## TASK DESCRIPTION:
Only the lines from the one containing "bpy.data.objects.remove(obj)" through the one containing "return outline" are to be copied, exactly and with both ends kept.

## RECORDED INFORMATION:
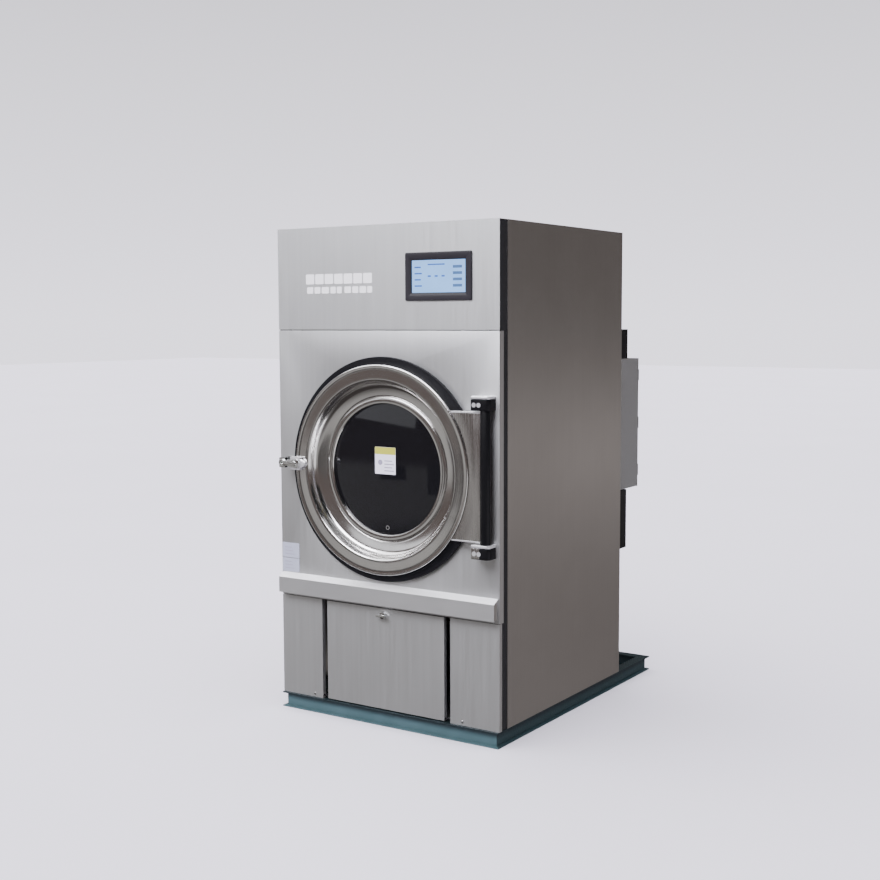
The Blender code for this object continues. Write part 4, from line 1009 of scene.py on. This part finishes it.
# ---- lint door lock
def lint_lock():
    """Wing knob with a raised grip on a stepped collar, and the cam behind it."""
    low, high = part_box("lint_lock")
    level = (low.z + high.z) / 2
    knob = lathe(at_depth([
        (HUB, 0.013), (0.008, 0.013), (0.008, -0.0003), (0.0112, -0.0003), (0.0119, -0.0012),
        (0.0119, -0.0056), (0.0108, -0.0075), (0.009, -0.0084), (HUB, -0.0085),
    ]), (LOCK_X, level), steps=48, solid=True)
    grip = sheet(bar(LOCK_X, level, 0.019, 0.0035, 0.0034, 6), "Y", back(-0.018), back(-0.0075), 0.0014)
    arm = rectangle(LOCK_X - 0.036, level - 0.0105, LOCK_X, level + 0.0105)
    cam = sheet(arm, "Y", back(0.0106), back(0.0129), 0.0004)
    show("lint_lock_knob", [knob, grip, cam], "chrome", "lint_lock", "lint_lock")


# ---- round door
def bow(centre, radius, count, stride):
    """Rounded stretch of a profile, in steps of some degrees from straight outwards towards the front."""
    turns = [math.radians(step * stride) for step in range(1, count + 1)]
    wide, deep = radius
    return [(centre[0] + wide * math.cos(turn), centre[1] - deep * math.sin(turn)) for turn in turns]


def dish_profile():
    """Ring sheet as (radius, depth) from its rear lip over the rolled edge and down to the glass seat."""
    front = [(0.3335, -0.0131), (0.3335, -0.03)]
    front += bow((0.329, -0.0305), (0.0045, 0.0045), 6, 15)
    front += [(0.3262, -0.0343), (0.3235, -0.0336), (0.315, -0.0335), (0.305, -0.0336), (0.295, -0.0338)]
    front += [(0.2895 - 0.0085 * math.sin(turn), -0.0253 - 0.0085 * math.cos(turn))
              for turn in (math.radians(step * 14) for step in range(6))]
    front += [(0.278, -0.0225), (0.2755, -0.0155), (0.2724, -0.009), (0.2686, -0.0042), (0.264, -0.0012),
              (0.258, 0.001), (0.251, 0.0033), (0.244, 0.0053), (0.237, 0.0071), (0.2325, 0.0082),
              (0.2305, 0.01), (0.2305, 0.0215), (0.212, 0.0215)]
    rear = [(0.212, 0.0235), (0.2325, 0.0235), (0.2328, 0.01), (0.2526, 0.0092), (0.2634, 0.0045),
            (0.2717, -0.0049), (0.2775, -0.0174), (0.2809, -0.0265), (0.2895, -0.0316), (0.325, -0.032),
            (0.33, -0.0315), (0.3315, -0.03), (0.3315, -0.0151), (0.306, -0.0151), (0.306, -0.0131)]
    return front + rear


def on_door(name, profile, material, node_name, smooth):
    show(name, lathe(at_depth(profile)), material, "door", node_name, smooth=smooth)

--

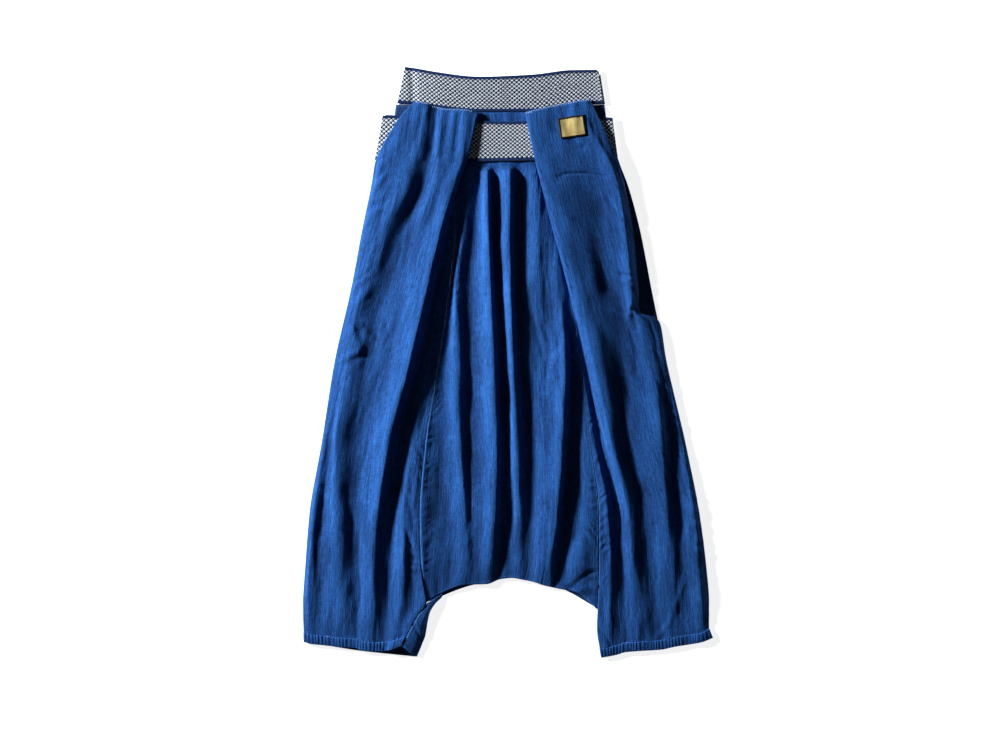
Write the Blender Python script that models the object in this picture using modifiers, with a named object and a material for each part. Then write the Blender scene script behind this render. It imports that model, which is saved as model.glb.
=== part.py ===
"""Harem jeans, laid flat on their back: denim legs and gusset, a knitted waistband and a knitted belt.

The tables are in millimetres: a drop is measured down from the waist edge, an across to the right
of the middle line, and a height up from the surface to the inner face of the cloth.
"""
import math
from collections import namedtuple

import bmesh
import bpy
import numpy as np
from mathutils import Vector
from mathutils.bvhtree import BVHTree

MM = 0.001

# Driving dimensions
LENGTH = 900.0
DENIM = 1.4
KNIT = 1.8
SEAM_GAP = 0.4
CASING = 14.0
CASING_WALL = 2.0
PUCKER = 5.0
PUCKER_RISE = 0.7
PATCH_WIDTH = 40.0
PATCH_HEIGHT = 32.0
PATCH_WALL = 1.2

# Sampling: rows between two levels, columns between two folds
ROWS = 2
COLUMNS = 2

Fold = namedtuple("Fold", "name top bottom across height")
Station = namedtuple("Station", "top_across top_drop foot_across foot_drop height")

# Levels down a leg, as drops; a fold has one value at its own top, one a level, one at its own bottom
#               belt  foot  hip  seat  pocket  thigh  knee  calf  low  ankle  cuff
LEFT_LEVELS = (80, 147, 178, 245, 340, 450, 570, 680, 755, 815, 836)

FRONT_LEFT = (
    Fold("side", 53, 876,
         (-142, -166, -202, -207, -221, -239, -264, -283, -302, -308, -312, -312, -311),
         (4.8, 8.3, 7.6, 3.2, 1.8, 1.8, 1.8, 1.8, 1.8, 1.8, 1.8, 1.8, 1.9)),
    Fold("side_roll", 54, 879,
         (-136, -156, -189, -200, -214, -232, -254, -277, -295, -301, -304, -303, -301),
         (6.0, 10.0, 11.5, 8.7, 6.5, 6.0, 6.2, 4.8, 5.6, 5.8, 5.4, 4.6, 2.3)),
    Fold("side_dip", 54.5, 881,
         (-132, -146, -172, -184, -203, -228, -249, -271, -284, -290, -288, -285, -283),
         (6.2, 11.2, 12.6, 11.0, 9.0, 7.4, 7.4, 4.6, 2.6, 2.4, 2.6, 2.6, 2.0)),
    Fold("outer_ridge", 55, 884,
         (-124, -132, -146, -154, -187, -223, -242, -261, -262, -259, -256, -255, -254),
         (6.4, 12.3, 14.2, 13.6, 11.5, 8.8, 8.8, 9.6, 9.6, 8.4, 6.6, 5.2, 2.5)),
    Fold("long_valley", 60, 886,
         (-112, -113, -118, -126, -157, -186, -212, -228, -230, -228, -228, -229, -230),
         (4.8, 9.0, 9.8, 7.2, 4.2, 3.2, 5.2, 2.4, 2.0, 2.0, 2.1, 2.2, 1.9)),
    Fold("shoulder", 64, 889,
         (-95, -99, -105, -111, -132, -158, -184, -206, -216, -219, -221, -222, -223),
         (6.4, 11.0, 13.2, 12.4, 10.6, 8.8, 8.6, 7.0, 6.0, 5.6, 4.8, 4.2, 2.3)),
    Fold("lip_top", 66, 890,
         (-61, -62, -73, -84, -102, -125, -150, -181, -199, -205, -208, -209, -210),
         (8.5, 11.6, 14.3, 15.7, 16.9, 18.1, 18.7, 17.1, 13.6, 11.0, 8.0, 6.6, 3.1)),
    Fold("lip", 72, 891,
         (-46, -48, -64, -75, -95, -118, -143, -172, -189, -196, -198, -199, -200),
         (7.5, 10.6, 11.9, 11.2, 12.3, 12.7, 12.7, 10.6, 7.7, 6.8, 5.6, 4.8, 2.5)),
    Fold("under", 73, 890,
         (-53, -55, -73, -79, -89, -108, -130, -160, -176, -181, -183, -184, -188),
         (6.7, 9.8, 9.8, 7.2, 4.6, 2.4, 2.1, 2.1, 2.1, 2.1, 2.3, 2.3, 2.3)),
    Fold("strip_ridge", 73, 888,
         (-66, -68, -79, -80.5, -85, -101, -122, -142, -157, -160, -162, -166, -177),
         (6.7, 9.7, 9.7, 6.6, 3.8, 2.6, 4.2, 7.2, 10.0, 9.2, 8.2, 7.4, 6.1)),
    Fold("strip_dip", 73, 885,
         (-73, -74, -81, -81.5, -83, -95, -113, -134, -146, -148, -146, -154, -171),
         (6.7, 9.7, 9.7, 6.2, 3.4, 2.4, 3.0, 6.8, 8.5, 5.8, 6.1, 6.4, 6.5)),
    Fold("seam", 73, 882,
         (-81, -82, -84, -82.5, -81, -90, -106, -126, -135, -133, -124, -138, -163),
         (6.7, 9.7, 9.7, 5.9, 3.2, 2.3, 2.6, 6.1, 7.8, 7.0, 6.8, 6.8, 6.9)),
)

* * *

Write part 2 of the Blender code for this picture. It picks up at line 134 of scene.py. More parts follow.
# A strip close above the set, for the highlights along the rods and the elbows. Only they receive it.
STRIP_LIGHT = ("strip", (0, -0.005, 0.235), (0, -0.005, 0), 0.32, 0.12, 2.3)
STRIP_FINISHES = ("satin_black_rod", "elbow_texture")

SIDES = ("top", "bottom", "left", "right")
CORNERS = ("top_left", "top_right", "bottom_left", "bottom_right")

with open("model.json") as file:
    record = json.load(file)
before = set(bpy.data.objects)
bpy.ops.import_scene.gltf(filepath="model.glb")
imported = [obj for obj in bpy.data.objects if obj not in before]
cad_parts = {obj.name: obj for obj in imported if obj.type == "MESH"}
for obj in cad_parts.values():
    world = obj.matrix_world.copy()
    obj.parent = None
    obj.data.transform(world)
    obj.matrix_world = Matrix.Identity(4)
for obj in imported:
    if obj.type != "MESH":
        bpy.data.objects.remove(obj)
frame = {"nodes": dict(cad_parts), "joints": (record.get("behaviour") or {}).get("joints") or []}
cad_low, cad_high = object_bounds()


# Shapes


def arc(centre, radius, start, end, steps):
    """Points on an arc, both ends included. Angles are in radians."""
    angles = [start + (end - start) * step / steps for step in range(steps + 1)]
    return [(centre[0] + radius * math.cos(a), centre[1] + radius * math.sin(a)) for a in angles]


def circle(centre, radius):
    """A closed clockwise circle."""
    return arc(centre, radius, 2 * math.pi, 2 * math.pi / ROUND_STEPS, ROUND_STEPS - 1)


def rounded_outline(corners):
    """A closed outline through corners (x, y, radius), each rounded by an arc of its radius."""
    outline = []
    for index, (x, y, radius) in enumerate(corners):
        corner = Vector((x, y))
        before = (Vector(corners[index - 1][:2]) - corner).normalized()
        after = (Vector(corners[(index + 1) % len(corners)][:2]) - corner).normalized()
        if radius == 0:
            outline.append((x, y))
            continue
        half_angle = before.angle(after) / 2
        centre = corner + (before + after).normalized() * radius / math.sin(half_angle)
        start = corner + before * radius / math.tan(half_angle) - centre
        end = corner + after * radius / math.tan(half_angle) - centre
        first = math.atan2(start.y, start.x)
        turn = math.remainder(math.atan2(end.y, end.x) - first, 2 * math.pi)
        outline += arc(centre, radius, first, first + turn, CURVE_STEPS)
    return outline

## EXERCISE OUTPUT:
        bpy.data.objects.remove(obj)
frame = {"nodes": dict(cad_parts), "joints": (record.get("behaviour") or {}).get("joints") or []}
cad_low, cad_high = object_bounds()


# Shapes


def arc(centre, radius, start, end, steps):
    """Points on an arc, both ends included. Angles are in radians."""
    angles = [start + (end - start) * step / steps for step in range(steps + 1)]
    return [(centre[0] + radius * math.cos(a), centre[1] + radius * math.sin(a)) for a in angles]


def circle(centre, radius):
    """A closed clockwise circle."""
    return arc(centre, radius, 2 * math.pi, 2 * math.pi / ROUND_STEPS, ROUND_STEPS - 1)


def rounded_outline(corners):
    """A closed outline through corners (x, y, radius), each rounded by an arc of its radius."""
    outline = []
    for index, (x, y, radius) in enumerate(corners):
        corner = Vector((x, y))
        before = (Vector(corners[index - 1][:2]) - corner).normalized()
        after = (Vector(corners[(index + 1) % len(corners)][:2]) - corner).normalized()
        if radius == 0:
            outline.append((x, y))
            continue
        half_angle = before.angle(after) / 2
        centre = corner + (before + after).normalized() * radius / math.sin(half_angle)
        start = corner + before * radius / math.tan(half_angle) - centre
        end = corner + after * radius / math.tan(half_angle) - centre
        first = math.atan2(start.y, start.x)
        turn = math.remainder(math.atan2(end.y, end.x) - first, 2 * math.pi)
        outline += arc(centre, radius, first, first + turn, CURVE_STEPS)
    return outline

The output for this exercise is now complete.